Your Most Underutilized PR Resource: Your Employees

your most underutilzed pr resource

 

Listening to your customers via social media, review sites, website comments and other digital forums has become second nature for most businesses, but many aren’t always the best at listening to their own employees’ stories. That means many businesses are missing out on a major internal resource for their PR efforts. Your own employees can be an excellent source for compelling stories that humanize your brand, engage your customers and add authenticity to your marketing. Here’s why you should consider sourcing stories from within your business:

 

Why are employee stories important for PR?
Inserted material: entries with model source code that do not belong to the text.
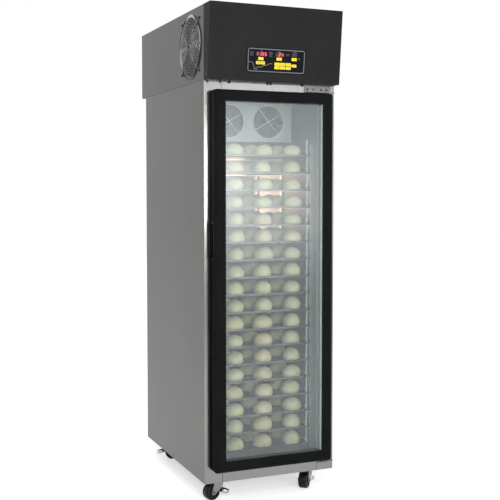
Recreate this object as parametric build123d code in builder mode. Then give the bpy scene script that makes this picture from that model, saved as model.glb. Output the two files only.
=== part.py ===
from build123d import *
from math import atan2, cos, degrees, radians, sin, tan
import os

os.makedirs("parts", exist_ok=True)

# Retarder proofer: an insulated upright cabinet with a glass door, a tray rack and a
# machine compartment on top. All sizes are in millimetres.
# X runs to the right as the door is faced, Y runs from the door to the back, Z is up.
# The origin lies on the floor, under the middle of the whole object.

# Cabinet body
CABINET_W = 620.0
CABINET_D = 854.0
BODY_H = 1733.0
SHEET = 1.5
WALL_T = 55.0
FLOOR_T = 80.0
CEILING_T = 66.0
STILE_W = 82.0
JAMB_D = 62.0
SEAM_GAP = 0.3
CORNER_R = 1.2

# Machine compartment on top
TOP_H = 318.0
TOP_OVERHANG = 68.0
SEAM_LINE = 1.2
LOUVRE_W = 190.0
LOUVRE_H = 7.0
LOUVRE_PITCH = 20.0
LOUVRE_ROWS = 9
LOUVRE_X = 135.0

# Control fascia, display and keys
FASCIA_BOTTOM = 49.0
FASCIA_TOP = 80.0
DISPLAY_W = 276.0
DISPLAY_H = 106.0
DISPLAY_R = 9.0
DISPLAY_V = 88.5
DISPLAY_T = 2.0
WINDOW_MARGIN = 6.0
KEY_W = 25.0
KEY_H = 13.5
PILL_W = 20.0
SIDE_KEY_W = 21.0
KEY_R = 2.0
KEY_PROUD = 1.4
KEY_BACK = 5.0
KEY_GAP = 0.3
BOARD_T = 1.6
BOARD_SETBACK = 10.0

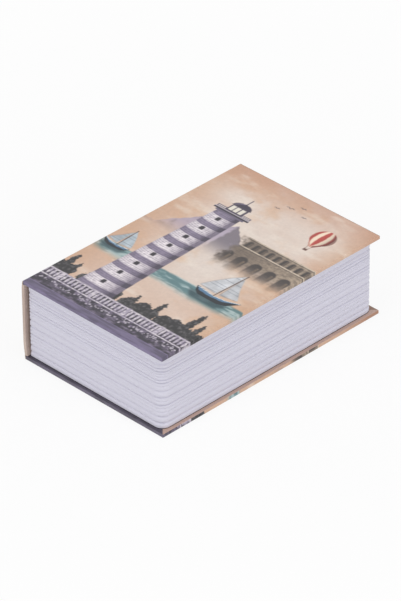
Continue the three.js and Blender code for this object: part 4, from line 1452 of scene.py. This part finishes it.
def rounded_copy(name, radius_mm):
    piece = own_copy(frame["nodes"][name])
    bpy.ops.object.mode_set(mode="EDIT")
    bpy.ops.mesh.select_all(action="SELECT")
    bpy.ops.mesh.remove_doubles(threshold=NEAR)
    bpy.ops.mesh.dissolve_limited(angle_limit=FLAT_ANGLE)
    bpy.ops.object.mode_set(mode="OBJECT")
    if piece.data.has_custom_normals:
        bpy.ops.mesh.customdata_custom_splitnormals_clear()
    edges = {"limit_method": "ANGLE", "angle_limit": EDGE_ANGLE}
    apply_modifier(piece, "edge radius", "BEVEL", width=radius_mm * MM, segments=ROUND_STEPS, **edges)
    smooth(piece)
    apply_modifier(piece, "flat faces stay flat", "WEIGHTED_NORMAL", keep_sharp=True)
    finish_piece(piece, f"finished_{name}", BODY_OF[name], SLOT_OF[name], [name])
    return piece


for name, radius in EDGE_RADII.items():
    piece = rounded_copy(name, radius)
    print(name, "has", len(piece.data.polygons), "faces")

# %% [markdown]
# Rivets are headed and the lock's body is turned, so they are round. Each is a profile, drawn by extruding
# one point from place to place, and spun once round its axis.

# %% Spin a profile
TURN_STEPS = 72
CORNER_STEPS = 4
TOUCHING = 1e-7


def turned(profile, steps=TURN_STEPS):
    """A piece round the Z axis. The profile is places of (distance from the axis, height) in mm. Its ends
    are on the axis, or else it is closed."""
    select_only()
    bpy.ops.mesh.primitive_plane_add(size=MM, location=(0, 0, 0))
    piece = bpy.context.object
    bpy.ops.object.mode_set(mode="EDIT")
    bpy.ops.mesh.select_mode(type="VERT")
    bpy.ops.mesh.select_all(action="SELECT")
    bpy.ops.mesh.merge(type="CENTER")
    ends = [Vector((radius * MM, 0, height * MM)) for radius, height in (profile[0], profile[-1])]
    bpy.ops.transform.translate(value=ends[0])
    for (radius, height), (next_radius, next_height) in zip(profile, profile[1:]):
        shift = ((next_radius - radius) * MM, 0, (next_height - height) * MM)
        bpy.ops.mesh.extrude_vertices_move(TRANSFORM_OT_translate={"value": shift})
    if profile[0][0] > 0:
        mesh_edit = bmesh.from_edit_mesh(piece.data)
        for v in mesh_edit.verts:
            v.select_set(any((v.co - end).length < TOUCHING for end in ends))
        bpy.ops.mesh.edge_face_add()
    bpy.ops.mesh.select_all(action="SELECT")
    bpy.ops.mesh.spin(steps=steps, angle=2 * math.pi, center=(0, 0, 0), axis=(0, 0, 1))
    bpy.ops.mesh.select_all(action="SELECT")
    bpy.ops.mesh.remove_doubles(threshold=TOUCHING)
    end_edit()
    smooth(piece)
    return piece


def rounded(corner_in, corner, corner_out, radius, steps=CORNER_STEPS):
    """Places round a corner of a profile, from the side of corner_in to the side of corner_out."""
    corner = Vector(corner)
    to_in = (Vector(corner_in) - corner).normalized()
    to_out = (Vector(corner_out) - corner).normalized()
    centre = corner + (to_in + to_out) * radius
    places = []
    for step in range(steps + 1):
        turn = math.pi / 2 * step / steps
        places.append(tuple(centre - to_out * radius * math.cos(turn) - to_in * radius * math.sin(turn)))
    return places


# %% Rivets
RIVET_STEPS = 40
RIVET_SHANK = 1.1
RIVET_HEAD = 0.5
RIVET_CROWN_STEPS = 6


def rivet_profile(length, radius):
    """A shank with a low round head at each end, from its upper end down."""
    grip = length / 2 - RIVET_HEAD
    upper = []
    for step in range(RIVET_CROWN_STEPS + 1):
        turn = math.pi / 2 * step / RIVET_CROWN_STEPS
        upper.append((radius * math.sin(turn), grip + RIVET_HEAD * math.cos(turn)))
    upper.append((RIVET_SHANK, grip))
    return upper + [(away, -height) for away, height in reversed(upper)]


RIVET_MODELS = {}
for name in (n for n in frame["nodes"] if "_rivet_" in n):
    low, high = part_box(name)
    size = high - low
    along = min(range(3), key=lambda k: size[k])
    length = round(size[along] / MM, 2)
    if (along, length) not in RIVET_MODELS:
        model = turned(rivet_profile(length, max(size) / 2 / MM), RIVET_STEPS)
        if along == 0:
            model.rotation_euler = (0, math.pi / 2, 0)
            bpy.ops.object.transform_apply()
        RIVET_MODELS[along, length] = model
    piece = own_copy(RIVET_MODELS[along, length])
    piece.location = (low + high) / 2
    bpy.ops.object.transform_apply()
    finish_piece(piece, f"headed_{name}", BODY_OF[name], SLOT_OF[name], [name])
for model in RIVET_MODELS.values():
    bpy.data.objects.remove(model)
print("rivets of", sorted(RIVET_MODELS))

# %% [markdown]
# The lock's body is a nickel-plated casting with a turned bezel and a threaded shank. The thread is drawn
# as rings 1 mm apart, because its slope is too small to see. Two flats, which stop the lock from turning in
# the lid, are cut off the shank with a box on each side.

# %% Lock body and washer
LOCK_LOW, LOCK_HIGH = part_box("lock_housing")
LOCK_AXIS = ((LOCK_LOW.x + LOCK_HIGH.x) / 2, (LOCK_LOW.y + LOCK_HIGH.y) / 2)
BEZEL_RADIUS = 9.0
BEZEL_ROUND = 0.7
BEZEL_ROUND_STEPS = 6
BEZEL_TOP = LOCK_HIGH.z / MM
BEZEL_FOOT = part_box("lid")[1].z / MM
SHANK_END = LOCK_LOW.z / MM
SHANK_RADIUS = 6.0
SHANK_CHAMFER = 0.4
THREAD_START = 1.2
THREAD_PITCH = 1.0
# How far down and how far in each place of a ring of the thread is.
THREAD_RING = ((0.0, 0.0), (0.4, 0.45), (0.5, 0.45), (0.9, 0.0))
BORE_RADIUS = 4.2
BORE_CHAMFER = 0.2
FLAT_AWAY = 5.2
FLAT_CUT = 3.0
CUT_PAST_END = 1.0
WASHER_RADII = (6.2, 9.5)
WASHER_ROUND = 0.12
WASHER_ROUND_STEPS = 2


def housing_profile():
    corner = ((BORE_RADIUS, BEZEL_TOP), (BEZEL_RADIUS, BEZEL_TOP), (BEZEL_RADIUS, BEZEL_FOOT))
    crown = rounded(*corner, BEZEL_ROUND, BEZEL_ROUND_STEPS)
    places = [(BORE_RADIUS, BEZEL_TOP - BORE_CHAMFER), (BORE_RADIUS + BORE_CHAMFER, BEZEL_TOP), *crown]
    places += [(BEZEL_RADIUS, BEZEL_FOOT), (SHANK_RADIUS, BEZEL_FOOT)]
    height = BEZEL_FOOT - THREAD_START
    while height - THREAD_PITCH > SHANK_END + SHANK_CHAMFER:
        places += [(SHANK_RADIUS - inward, height - down) for down, inward in THREAD_RING]
        height -= THREAD_PITCH
    places += [(SHANK_RADIUS, SHANK_END + SHANK_CHAMFER), (SHANK_RADIUS - SHANK_CHAMFER, SHANK_END)]
    return places + [(BORE_RADIUS, SHANK_END)]


def put_on_lock_axis(piece):
    select_only(piece)
    piece.location = (*LOCK_AXIS, 0)
    bpy.ops.object.transform_apply()


def cut_flats(piece):
    for side in (-1, 1):
        middle_z = (SHANK_END - CUT_PAST_END + BEZEL_FOOT) / 2
        middle = (0, side * (FLAT_AWAY + FLAT_CUT / 2) * MM, middle_z * MM)
        size = (2 * BEZEL_RADIUS * MM, FLAT_CUT * MM, (BEZEL_FOOT - SHANK_END + CUT_PAST_END) * MM)
        box = box_at(middle, size)
        apply_modifier(piece, "flat", "BOOLEAN", object=box, operation="DIFFERENCE", solver="EXACT")
        bpy.data.objects.remove(box)


housing = turned(housing_profile())
cut_flats(housing)
smooth(housing)
put_on_lock_axis(housing)
finish_piece(housing, "turned_lock_housing", "lid", "nickel", ["lock_housing"])

WASHER_LOW, WASHER_HIGH = (corner.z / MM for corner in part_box("lock_washer"))
inner, outer = WASHER_RADII
WASHER_CORNERS = ((inner, WASHER_LOW), (outer, WASHER_LOW), (outer, WASHER_HIGH), (inner, WASHER_HIGH))
washer_profile = []
for step in range(4):
    corner = (WASHER_CORNERS[(step + shift) % 4] for shift in (-1, 0, 1))
    washer_profile += rounded(*corner, WASHER_ROUND, WASHER_ROUND_STEPS)
washer = turned(washer_profile)
put_on_lock_axis(washer)
finish_piece(washer, "turned_lock_washer", "lid", "zinc_steel", ["lock_washer"])
print("lock body has", len(housing.data.polygons), "faces and the washer", len(washer.data.polygons))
Sometimes the most effective way to tell your business or product story isn’t through the CEO or the voices of your customers, but by sharing the experiences of your employees. According to the 2017 Edelman Trust Barometer, employees are trusted between 16-38 percent more than CEOs on issues ranging from financial earnings to innovation. Today’s audiences can tell when a story is a little too sleek. In the age of social media and constant digital connection, authenticity is key to connecting with customers. Adding the right internal voice to your PR efforts lends credibility to your cause and showcases that your company practices what it preaches.

A product designer may have a fascinating reason why a feature was added to a product, or an engineer might be the best voice to debate a hot topic in your industry. Do you have employees that volunteer their professional skills in the community, or have inspiring stories about how they came to be where they are? These are all good starting points to begin connecting with your employees and start working their stories into your PR strategy.

 

The payoff

Sourcing stories from your employees can provide a big payoff for your PR campaigns. Take for example this Business Insider story of two Google employees who lived in their van for two years, which highlights the unique culture and opportunities the company provides. Or this Portland Business Journal story about a Regence Blue Cross Blue Shield team investigating fraudulent Medicare billing, which drives up costs for their customers. By mining stories from their internal teams, both companies leveraged new ideas that share their message and lend an extra air of authenticity to their brand story.

 

How do I start uncovering these stories?

There’s a simple way to start gathering employee stories: listen. Your business likely already has a variety of methods for this, from regular team meetings to staff recognition programs. Start mining those existing efforts for new story ideas. Your team managers and HR will be your best friends here – start a regular dialogue to help them start thinking in “story mode.” Since they spend the most time interacting with employees, it’s paramount to get them thinking about PR as an everyday activity and start sharing stories that could be good candidates for PR outreach.